How to Reconcile Contradictions?

The November days end in early darkness. Late afternoon, I close my laptop, comfort the cats with a handful of kibble, and pull on my jacket. The village lights glow: the few restaurants, a garage, a laundromat, the library. When I’ve reach the high school, the darkness spreads ubiquitously through the town forest that spreads up the hillside. Nearly all my life I’ve lived in New England, and yet the profoundness of this late autumn darkness always amazes me.
Later, I’m in the neighbors’ house who need some aid. As we stand talking in the well-lit rooms, I feel the house around us, the century-old vessel of wood and nails, a metal roof. Around us, the wind stirs through the evergreens. I walk back in the dark, my head bent against the cold channeling through the valley. All night, wind howls, the inexorable thrust of our world into winter.
While I read on the floor beside the wood stove, the cats keep me company, thinking their feline thoughts. Eventually, I turn off the lamp, and we three beings watch the fire’s flames through the stove’s glass door. Encompassing us, this profound darkness I will never comprehend.

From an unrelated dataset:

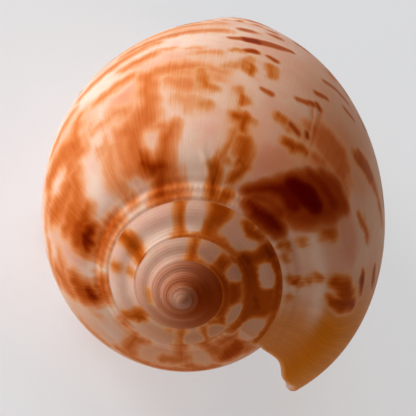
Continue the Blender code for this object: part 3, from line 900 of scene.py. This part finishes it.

In it, our hearts beat on.
Here’s a few lines from David Truer’s “The Americas They Left Me” I read last night, in The Best American Essays, 2023.
This country is a terrible country, and this country is not…. There is a great ugliness on the land and also a great beauty. This country would and will do its worst at the same time it embodies the most nurturing habits our civilization has to offer. There is no reconciling these contradictions; they cannot be reduced or done away with. I must, we must, find a way to contain both.